26.6.12

Chère F.

Ce matin en arrivant au travail on m'a annoncé que tu étais morte pendant le week-end. Tu as dû mourir seule puisqu'on t'a trouvée inanimée dans ton appartement. Morte seule puisque vivant seule et parlant seule, partant en vacances seule, déménageant seule, depuis bien longtemps. Parfois certains d'entre nous essayaient un brin de conversation mais les mots étaient coincés dans ton thorax, ça se voyait, parfois ils ressortaient sous forme de fumée, ou de sourire mi rire, quelque chose de rauque et de caverneux, qui n'avait qu'une note, et encore ... Dans ce cas-là on te quittait à peu près rasséréné, on se disait que c'était le mieux qu'on pouvait faire, te faire sous-rire, parce que je ne crois pas qu'aucun d'entre nous t'aie entendue rire haut, pour de bon.
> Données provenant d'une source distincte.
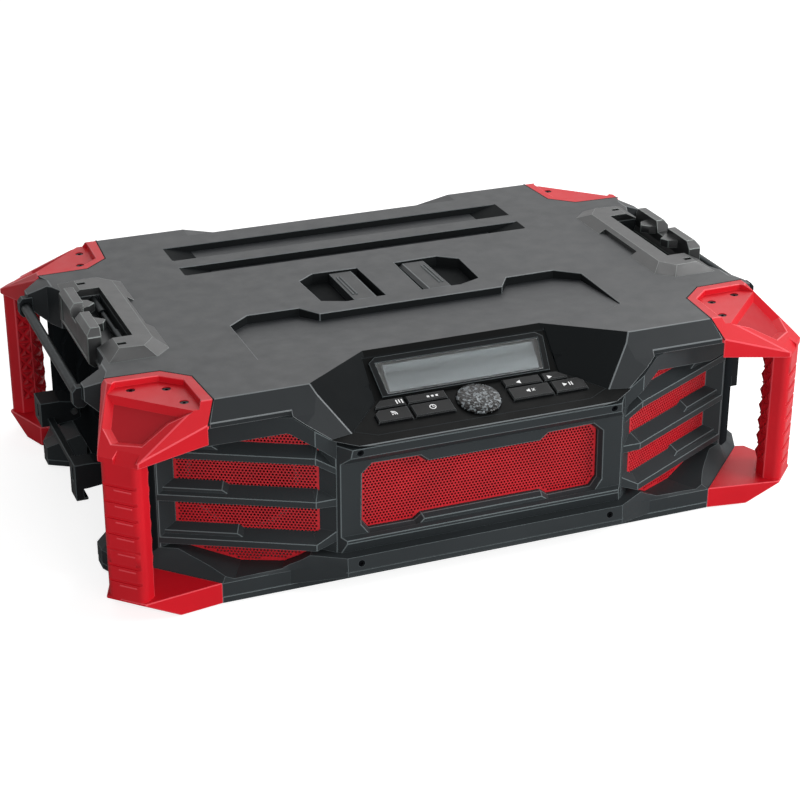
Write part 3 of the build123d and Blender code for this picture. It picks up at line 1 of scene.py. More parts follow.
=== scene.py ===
"""Dresses the jobsite radio: finishes, fine pieces, studio and camera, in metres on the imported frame."""

import json
import logging
import math
from dataclasses import dataclass, field
from enum import Enum
from typing import Callable, Optional, Sequence, Union

import bmesh
import bpy
from mathutils import Matrix, Vector
from mathutils.geometry import delaunay_2d_cdt

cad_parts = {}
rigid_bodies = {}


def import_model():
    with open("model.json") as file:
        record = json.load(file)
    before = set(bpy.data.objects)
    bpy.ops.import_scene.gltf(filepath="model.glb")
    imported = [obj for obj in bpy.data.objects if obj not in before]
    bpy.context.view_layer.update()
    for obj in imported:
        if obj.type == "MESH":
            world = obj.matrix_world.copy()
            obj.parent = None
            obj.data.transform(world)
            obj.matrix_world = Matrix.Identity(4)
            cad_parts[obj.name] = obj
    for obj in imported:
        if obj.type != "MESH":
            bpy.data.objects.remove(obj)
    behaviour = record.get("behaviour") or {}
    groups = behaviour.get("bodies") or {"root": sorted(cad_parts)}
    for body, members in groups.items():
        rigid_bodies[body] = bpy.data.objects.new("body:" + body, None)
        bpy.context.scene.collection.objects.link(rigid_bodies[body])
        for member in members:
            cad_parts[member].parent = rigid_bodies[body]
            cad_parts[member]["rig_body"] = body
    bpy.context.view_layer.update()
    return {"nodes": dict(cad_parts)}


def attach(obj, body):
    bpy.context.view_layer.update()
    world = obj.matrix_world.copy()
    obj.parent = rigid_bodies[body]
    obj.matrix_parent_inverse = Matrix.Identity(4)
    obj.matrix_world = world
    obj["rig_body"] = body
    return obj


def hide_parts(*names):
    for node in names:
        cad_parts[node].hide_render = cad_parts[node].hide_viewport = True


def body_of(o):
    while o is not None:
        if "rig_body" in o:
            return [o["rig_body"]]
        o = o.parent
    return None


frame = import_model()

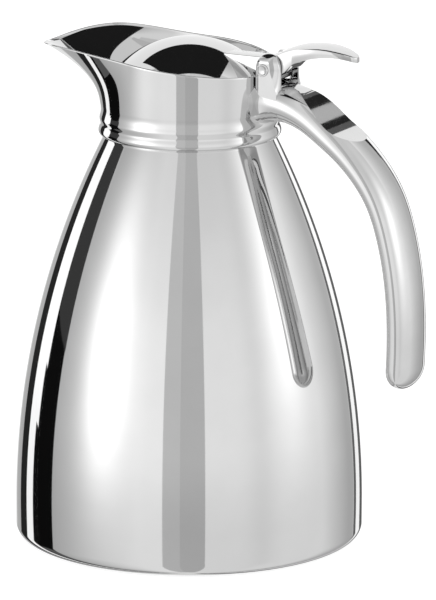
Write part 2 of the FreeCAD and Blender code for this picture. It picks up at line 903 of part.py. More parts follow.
def make_thumb_lever():
    """Lever: leaf-shaped thumb piece, knuckle on the pin, tongue on the dome."""
    arch = side_plate("lever_side", [
        (mm("hinge_x"), mm("hinge_z") - 1.0),
        (41.0, 180.9, 26.0, "right"),
        (57.0, 188.7, 90.0, "right"),
        (mm("lever_tip_x") - 0.4, mm("lever_tip_z") - 1.5),
        (mm("lever_tip_x"), mm("lever_tip_z"), 46.0, "left"),
        (mm("lever_peak_x"), mm("lever_peak_z"), 31.0, "left"),
        (37.0, 186.5),
        (mm("hinge_x"), 186.4),
    ], 12.0)
    half = mm("knuckle_half")
    leaf = flat_plate("lever_leaf", [
        (mm("hinge_x"), -half),
        (mm("lever_peak_x") - 2.0, -half, 30.0, "left"),
        (mm("lever_tip_x"), 0, 30.0, "left"),
        (mm("lever_peak_x") - 2.0, half),
        (mm("hinge_x"), half),
    ], 170.0, 30.0)
    blade = common("lever_blade", [arch, leaf])
    knuckle = cross_cylinder("lever_knuckle", mm("knuckle_radius"), mm("knuckle_half"))
    tongue = side_plate("lever_tongue", [
        (mm("tongue_front"), mm("tongue_top") - 4.0),
        (26.5, 178.6),
        (mm("hinge_x"), 178.6),
        (mm("hinge_x"), mm("hinge_z") + mm("knuckle_radius")),
        (32.0, mm("tongue_top")),
        (mm("tongue_front"), mm("tongue_top")),
    ], mm("tongue_half"))
    dome = doc.addObject("Part::Sphere", "dome_space")
    bind(dome, Radius=mm("dome_sphere"))
    place(dome, z=mm("dome_centre"))
    bore = cross_cylinder("knuckle_bore", mm("bush_radius"), mm("knuckle_half") + 1.0)
    blank = fuse("lever_blank", [blade, knuckle, tongue])
    holes = lid_screw_shanks("tongue_hole", 172.0, 1.0)
    for index, hole in enumerate(holes):
        alias = ("lid_screw_near", "lid_screw_far")[index]
        tip = SIZES["dome_centre"] + math.sqrt(SIZES["dome_sphere"] ** 2 - SIZES[alias] ** 2)
        bind(hole, Height=min(tip + 3.6, SIZES["tongue_top"] - 1.0) - 172.0)
    return node(cut("lever_cast", blank, fuse("lever_cuts", [dome, bore] + holes)), "thumb_lever")


def make_hinge_bushes():
    """Two flanged bushes in the knuckle, running on the pin."""
    bushes = []
    half = mm("knuckle_half")
    for side in (-1, 1):
        sleeve_start = half if side > 0 else as_size(0.0)
        sleeve = cylinder(f"bush_sleeve_{side + 1}", mm("bush_radius"), half, x=mm("hinge_x"),
                          y=sleeve_start, z=mm("hinge_z"), axis=(1, 0, 0), angle=90)
        flange_start = half + mm("bush_flange_wall") if side > 0 else -half
        flange = cylinder(f"bush_flange_{side + 1}", mm("bush_flange"), mm("bush_flange_wall"),
                          x=mm("hinge_x"), y=flange_start, z=mm("hinge_z"), axis=(1, 0, 0), angle=90)
        bore = cross_cylinder(f"bush_bore_{side + 1}", mm("pin_radius") + mm("pin_play"), 12.0)
        bushes.append(cut(f"bush_{side + 1}", fuse(f"bush_blank_{side + 1}", [sleeve, flange]), bore))
    return node(together("bush_pair", bushes), "hinge_bushes")


# ---------------------------------------------------------------- build

def check():
    """Stop if any object failed or any sub-part is not a valid solid."""
    for feature in doc.Objects:
        if "Invalid" in feature.State or "Error" in feature.State:
            raise RuntimeError(f"{feature.Name} failed: {feature.State}")
    for feature in nodes:
        shape = feature.Shape
        if shape.isNull() or not shape.isValid() or not shape.Solids:
            raise RuntimeError(f"{feature.Label} has no valid solid")


def export():
    """Write each sub-part to parts/NODE.step."""
    os.makedirs("parts", exist_ok=True)
    for feature in nodes:
        feature.Shape.exportStep(f"parts/{feature.Label}.step")
        print(f"{feature.Label:20s} solids {len(feature.Shape.Solids)} volume {feature.Shape.Volume:10.1f}")


fill_sheet()
make_outer_shell()
make_outer_bottom()
make_vacuum_seal()
make_getter()
make_base_cover()
make_foot_ring()
make_inner_vessel()
make_inner_bottom()
make_neck_ring()
make_neck_gasket()
make_pour_funnel()
make_spout_collar()
make_handle()
make_backplates()
make_handle_screws()
make_hinge_pin()
make_hinge_pin_cap()
make_lid_cover()
make_lid_stopper()
make_lid_insulation()
make_lid_seal()
make_lid_screws()
make_thumb_lever()
make_hinge_bushes()
doc.recompute()
check()
export()
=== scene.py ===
"""Looks of the vacuum coffee pot: polished steel shells, cast handle and lever, in a light tent.

Everything is in metres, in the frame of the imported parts: +Z up, handle towards +X, spout towards -X.
"""
import json
import math

import bmesh
import bpy
import numpy as np
from mathutils import Matrix, Vector


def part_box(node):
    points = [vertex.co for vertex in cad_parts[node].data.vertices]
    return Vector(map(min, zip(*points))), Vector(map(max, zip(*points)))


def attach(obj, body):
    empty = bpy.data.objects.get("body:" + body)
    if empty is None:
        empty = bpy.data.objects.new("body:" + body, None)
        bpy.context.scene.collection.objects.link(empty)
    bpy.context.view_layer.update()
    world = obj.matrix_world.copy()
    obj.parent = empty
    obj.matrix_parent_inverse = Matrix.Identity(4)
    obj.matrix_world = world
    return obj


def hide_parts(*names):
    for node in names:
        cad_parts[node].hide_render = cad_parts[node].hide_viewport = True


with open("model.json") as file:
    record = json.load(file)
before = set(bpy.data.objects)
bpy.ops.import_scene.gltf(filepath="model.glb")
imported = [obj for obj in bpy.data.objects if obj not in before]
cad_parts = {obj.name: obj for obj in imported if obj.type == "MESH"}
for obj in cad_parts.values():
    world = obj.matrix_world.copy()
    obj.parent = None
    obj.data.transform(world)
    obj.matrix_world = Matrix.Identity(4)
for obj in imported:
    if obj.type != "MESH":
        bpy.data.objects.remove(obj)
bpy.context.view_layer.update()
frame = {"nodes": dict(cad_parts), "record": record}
scene = bpy.context.scene

MM = 0.001

# ---------------------------------------------------------------- camera and studio

VIEW_TURN = math.radians(28.0)        # the camera stands this far round from -Y towards +X
VIEW_DISTANCE = 2.317
VIEW_HEIGHT = 0.6475
VIEW_PITCH = math.radians(13.53)
VIEW_YAW = math.radians(0.263)
VIEW_ROLL = math.radians(0.18)
LENS = 383.2

TENT_RADIUS = 8.0
TENT_HEIGHT = 0.09
STEEL_TONE = 0.68                     # share of light that polished stainless steel gives back
LIGHT_GAIN = 1.0 / STEEL_TONE
SCREEN_GAMMA = 2.2
FADE_START = -4.0                     # elevation, in degrees, where the studio starts to darken downwards
FADE_SPAN = 10.0
FADE_DEPTH = 0.07
CEILING_HEIGHT = 5.0
CEILING_TONE = 0.12
FLOOR_SIDE = 6.0


def clamp(value):
    """The value kept between 0 and 1."""
    return min(max(value, 0.0), 1.0)


def shown(tone):
    """Strength of a light that shows as this tone, from 0 to 1, when polished steel mirrors it."""
    return LIGHT_GAIN * tone ** SCREEN_GAMMA


def direction(azimuth, elevation):
    """Unit vector at an azimuth from the camera's side, positive to the camera's right, in degrees."""
    turn = VIEW_TURN + math.radians(azimuth)
    rise = math.radians(elevation)
    return Vector((math.sin(turn) * math.cos(rise), -math.cos(turn) * math.cos(rise), math.sin(rise)))


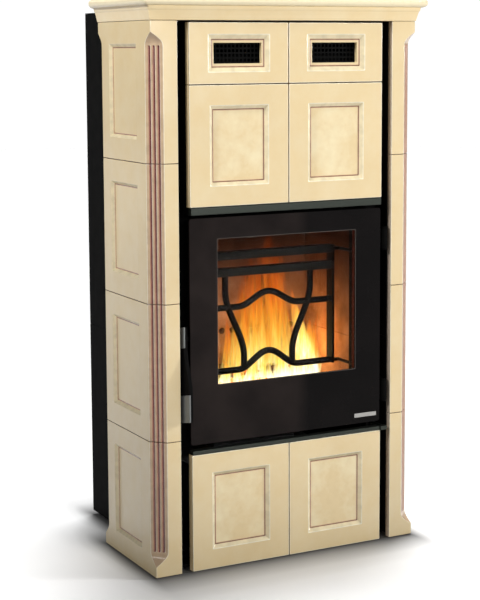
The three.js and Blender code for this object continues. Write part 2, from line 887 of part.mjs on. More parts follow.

Les autres jours, on n'avait pas toujours le temps de te faire une bise, tu te penchais un peu, on avait peur que tu te casses en deux, avec tes petits os de maigre, on te disait bonjour à la va vite, on savait bien que tu n'aimais pas ce nouveau "poste", où tu te sentais reléguée et déclassée alors que tu étais au vu de tous. ça offensait ton besoin de te fondre, cette peur de ne pas savoir où te mettre ou que faire de toi. Ici aujourd'hui tout le monde est "un peu" bouleversé. On t'appelle par ton prénom, on ne dit plus ton nom d'arbre, on est effrayé et scandalisé par cette fugacité de la vie. On parle de toi en essayant de comprendre, certains connaissent des anecdotes qui contredisent ton image, comme un avant et un après. On ne sait rien. On travaille avec des gens, on ne prend plus le temps, on ne sait plus s'y prendre. Un jour on revient de week end et on apprend qu'ils sont morts et c'est tout. On relativise cinq minutes nos petites misères, on se met à la place de et puis le temps passera et on oubliera que derrière la vitre, tu étais là, fantomatique et énigmatique, et à la rentrée prochaine on ne se rappellera plus si finalement tu as eu ta "mute" ou si on t'a mise dans un autre placard, un peu plus loin. Je ne sais pas où tu muteras chère F. ni s'il y aura des livres pour te faire rêver, pour l'instant  tu n'es nulle part, l'idée que tu es morte n'es pas encore arrivée dans ma tête.